>> START Provided material

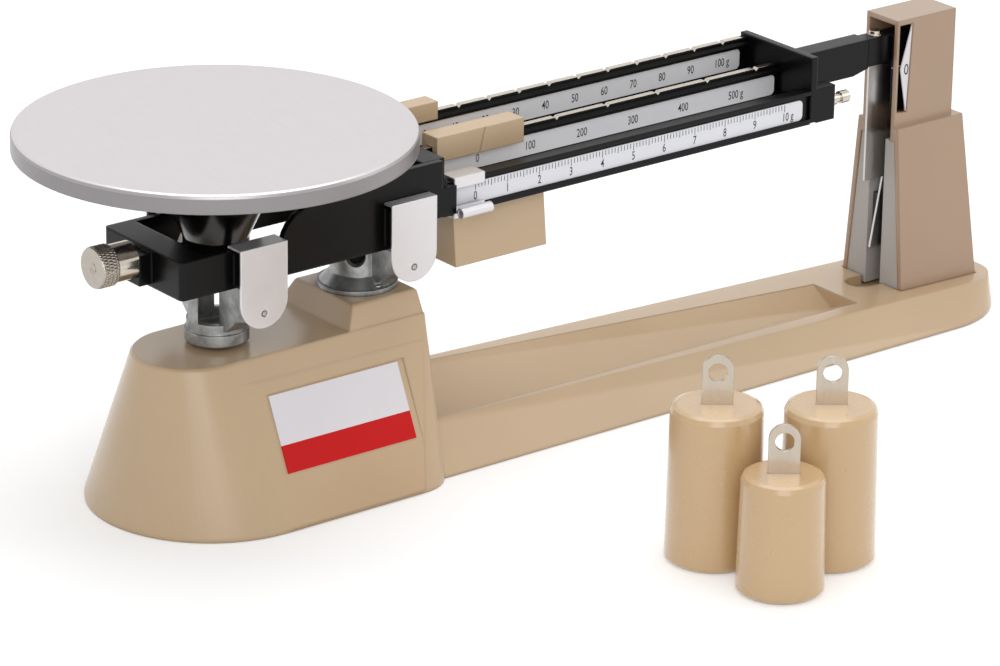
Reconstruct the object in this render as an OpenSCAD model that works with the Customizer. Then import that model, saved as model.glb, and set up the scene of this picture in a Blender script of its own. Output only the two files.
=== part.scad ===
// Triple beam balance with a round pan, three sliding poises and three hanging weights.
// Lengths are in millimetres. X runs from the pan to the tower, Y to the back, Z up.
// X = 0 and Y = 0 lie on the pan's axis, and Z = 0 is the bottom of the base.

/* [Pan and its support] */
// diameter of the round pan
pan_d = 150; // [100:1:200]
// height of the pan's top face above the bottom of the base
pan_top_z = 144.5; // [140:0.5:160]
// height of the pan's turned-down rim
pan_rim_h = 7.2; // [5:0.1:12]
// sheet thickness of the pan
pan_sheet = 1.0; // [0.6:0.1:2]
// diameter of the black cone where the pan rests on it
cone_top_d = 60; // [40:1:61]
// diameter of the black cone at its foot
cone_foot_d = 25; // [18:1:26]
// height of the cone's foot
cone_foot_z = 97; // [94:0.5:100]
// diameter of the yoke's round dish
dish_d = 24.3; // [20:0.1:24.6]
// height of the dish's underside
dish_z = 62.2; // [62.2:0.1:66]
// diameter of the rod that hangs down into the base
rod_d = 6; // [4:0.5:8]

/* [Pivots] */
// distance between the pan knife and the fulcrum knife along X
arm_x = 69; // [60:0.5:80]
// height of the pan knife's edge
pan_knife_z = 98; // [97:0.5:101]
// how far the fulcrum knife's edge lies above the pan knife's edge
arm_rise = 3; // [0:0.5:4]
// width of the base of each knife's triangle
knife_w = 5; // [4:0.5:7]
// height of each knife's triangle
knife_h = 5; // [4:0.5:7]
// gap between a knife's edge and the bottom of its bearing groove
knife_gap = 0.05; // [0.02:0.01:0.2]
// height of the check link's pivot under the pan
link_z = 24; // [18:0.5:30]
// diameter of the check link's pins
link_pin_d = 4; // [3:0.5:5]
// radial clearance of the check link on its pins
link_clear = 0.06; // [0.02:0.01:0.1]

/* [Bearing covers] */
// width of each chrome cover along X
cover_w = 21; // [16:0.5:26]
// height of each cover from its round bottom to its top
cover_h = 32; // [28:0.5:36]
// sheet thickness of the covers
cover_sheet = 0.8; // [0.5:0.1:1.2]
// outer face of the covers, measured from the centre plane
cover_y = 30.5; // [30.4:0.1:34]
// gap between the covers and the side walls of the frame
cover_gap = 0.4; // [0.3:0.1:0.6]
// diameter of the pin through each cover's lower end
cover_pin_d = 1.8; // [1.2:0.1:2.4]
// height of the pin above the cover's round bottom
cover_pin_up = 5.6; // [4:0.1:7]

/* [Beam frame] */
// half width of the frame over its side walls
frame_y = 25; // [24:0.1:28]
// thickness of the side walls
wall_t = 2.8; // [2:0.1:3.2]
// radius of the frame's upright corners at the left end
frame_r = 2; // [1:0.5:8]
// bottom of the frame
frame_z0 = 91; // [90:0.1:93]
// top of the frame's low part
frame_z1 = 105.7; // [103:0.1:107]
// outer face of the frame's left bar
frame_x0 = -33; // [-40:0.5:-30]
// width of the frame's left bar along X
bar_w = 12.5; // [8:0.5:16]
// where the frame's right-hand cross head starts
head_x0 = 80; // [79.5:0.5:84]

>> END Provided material
>> START Provided material

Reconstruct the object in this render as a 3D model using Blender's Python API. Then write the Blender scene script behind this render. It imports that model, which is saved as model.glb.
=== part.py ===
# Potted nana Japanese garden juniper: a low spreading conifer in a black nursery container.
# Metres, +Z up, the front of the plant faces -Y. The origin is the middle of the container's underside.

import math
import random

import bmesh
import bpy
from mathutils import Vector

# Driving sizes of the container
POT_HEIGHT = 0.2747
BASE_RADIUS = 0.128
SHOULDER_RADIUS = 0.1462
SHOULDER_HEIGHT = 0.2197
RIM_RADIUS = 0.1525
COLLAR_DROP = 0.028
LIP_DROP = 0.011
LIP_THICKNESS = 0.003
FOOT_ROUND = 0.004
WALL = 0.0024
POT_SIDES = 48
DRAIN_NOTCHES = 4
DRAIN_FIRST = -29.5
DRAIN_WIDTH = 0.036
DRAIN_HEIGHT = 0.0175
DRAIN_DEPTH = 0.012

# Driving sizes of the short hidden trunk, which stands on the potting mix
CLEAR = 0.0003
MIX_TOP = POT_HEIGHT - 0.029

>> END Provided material

> _Task to carry out_
Print the lines from the line with "Reconstruct the object in this render as an" to the line with "rod_d = 6; // [4:0.5:8]" exactly, and print nothing else. Both of those lines are included.

> _Answer for this exercise_
Reconstruct the object in this render as an OpenSCAD model that works with the Customizer. Then import that model, saved as model.glb, and set up the scene of this picture in a Blender script of its own. Output only the two files.
=== part.scad ===
// Triple beam balance with a round pan, three sliding poises and three hanging weights.
// Lengths are in millimetres. X runs from the pan to the tower, Y to the back, Z up.
// X = 0 and Y = 0 lie on the pan's axis, and Z = 0 is the bottom of the base.

/* [Pan and its support] */
// diameter of the round pan
pan_d = 150; // [100:1:200]
// height of the pan's top face above the bottom of the base
pan_top_z = 144.5; // [140:0.5:160]
// height of the pan's turned-down rim
pan_rim_h = 7.2; // [5:0.1:12]
// sheet thickness of the pan
pan_sheet = 1.0; // [0.6:0.1:2]
// diameter of the black cone where the pan rests on it
cone_top_d = 60; // [40:1:61]
// diameter of the black cone at its foot
cone_foot_d = 25; // [18:1:26]
// height of the cone's foot
cone_foot_z = 97; // [94:0.5:100]
// diameter of the yoke's round dish
dish_d = 24.3; // [20:0.1:24.6]
// height of the dish's underside
dish_z = 62.2; // [62.2:0.1:66]
// diameter of the rod that hangs down into the base
rod_d = 6; // [4:0.5:8]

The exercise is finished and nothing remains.